We spend a lot of time and energy learning how to find information — how to improve our Google searches; data-mine our own PCs and company networks; and discover the most valuable sites, blogs and feeds.
But is finding information really our biggest problem? With information overload bloating our inboxes and boggling our minds, I think most of us need help learning how to avoid information — at least until we need it.
Two kinds of information waste our time: 1) info we can’t use; and 2) info we can use, but not yet. It’s that second time waster that’s hardest to manage.
Consistently getting the right information when you need it — but not before — is a huge time saver and career enhancer. We spend scads of time hunting for information, which wastes time and energy. Sometimes we can’t find information just when we need it, which makes us look unprepared and ill-informed.
Wouldn’t it be great if all the information we needed just came to us at the right time, automatically?
There are many ways to make this happen. You can send just-in-time information to your desktop PC or phone, depending on where you expect to be. Here are the free tools and techniques you can use to always know what you need to know, when you need to know it, without being overwhelmed by that information when you don’t need it.
Remember The Milk – Set up very specific reminders to be delivered at the time you specify via e-mail, IM or SMS.
FutureMe.org – E-mail yourself for delivery on any future date you specify. This is best for long-range information that you don’t need to know for months or years.
Gubb – Maintain any kind of list, which you can get by e-mail or SMS when you send a message to Gubb — then automate the list (see below)
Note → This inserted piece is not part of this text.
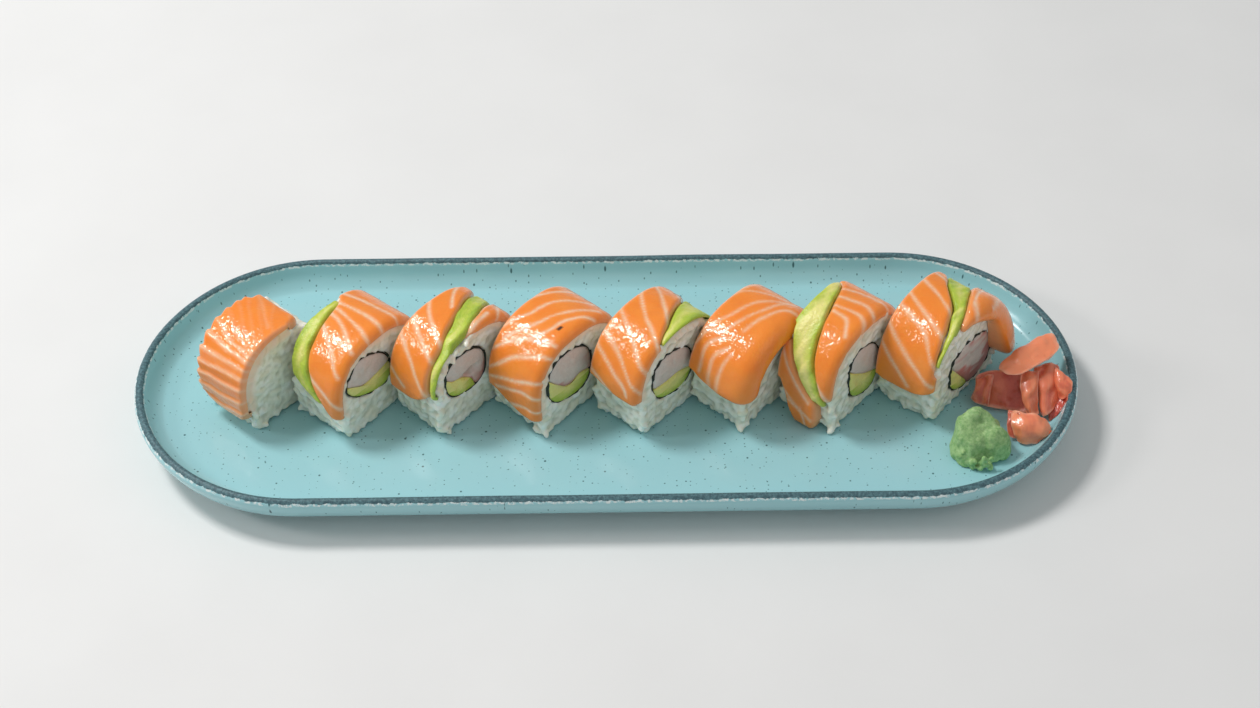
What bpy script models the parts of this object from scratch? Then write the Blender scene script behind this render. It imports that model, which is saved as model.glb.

HassleMe – Use this easy Web-based service for occasional, non-exact reminders.
Traffic.com – Set up alerts to arrive at a specific time each day with traffic information about your specific drive or commute. Send it well enough in advance so you can leave early if you have to.
FlightStats – Get voice, text or e-mail alerts three hours before your flight, plus another notification for every change of information. Also check your airline’s web page for similar services, which in some cases have more flexibility.
Send reminder e-mail for future delivery – When you get e-mail with important information that you can’t use yet, forward it to your desktop or phone or both — for future delivery. In Microsoft Outlook 2003, you click on the Forward button, add your own address, then click the Options button. Select “Do not deliver before” and set the future date and time, then click Close. It also works for reminding others. Instead of setting a reminder to nag someone later, nag them now, but set the e-mail for later delivery.
Cast a wide net for future reminders – Send yourself notes about people you’re about to meet just before you meet them. Set up alerts about staff birthdays, personnel events (so you can, for example, provide your direct reports with advanced notice of performance evaluations) and other random data. Your colleagues will think you’re a caring genius with a photographic memory.
Combine tools and techniques – Send a message, for example, that will trigger Gubb to send you one of your lists — say, a list of reminders for a big meeting. Set it and forget it. Meanwhile, you can add things to the Gubb list or change it in anyway. Later, when the e-mail triggers a reply with your list, it will be the updated, modified list.
Use the right tool for the job – Your alerts can be set up in the form of calendar appointments, e-mail messages, SMS alerts, scheduled to-do items and automated phone calls. For example, if you’re likely to be driving when you need some piece of information, arrange for it to arrive in audio format if possible so you don’t have to read while driving. Experiment with different approaches, and use the ones that fit the task at hand.
With these tools and techniques, you’ll always know what you need know, when you need to know it. Best of all, you can avoid all that data — for now — and cut down on your information overload.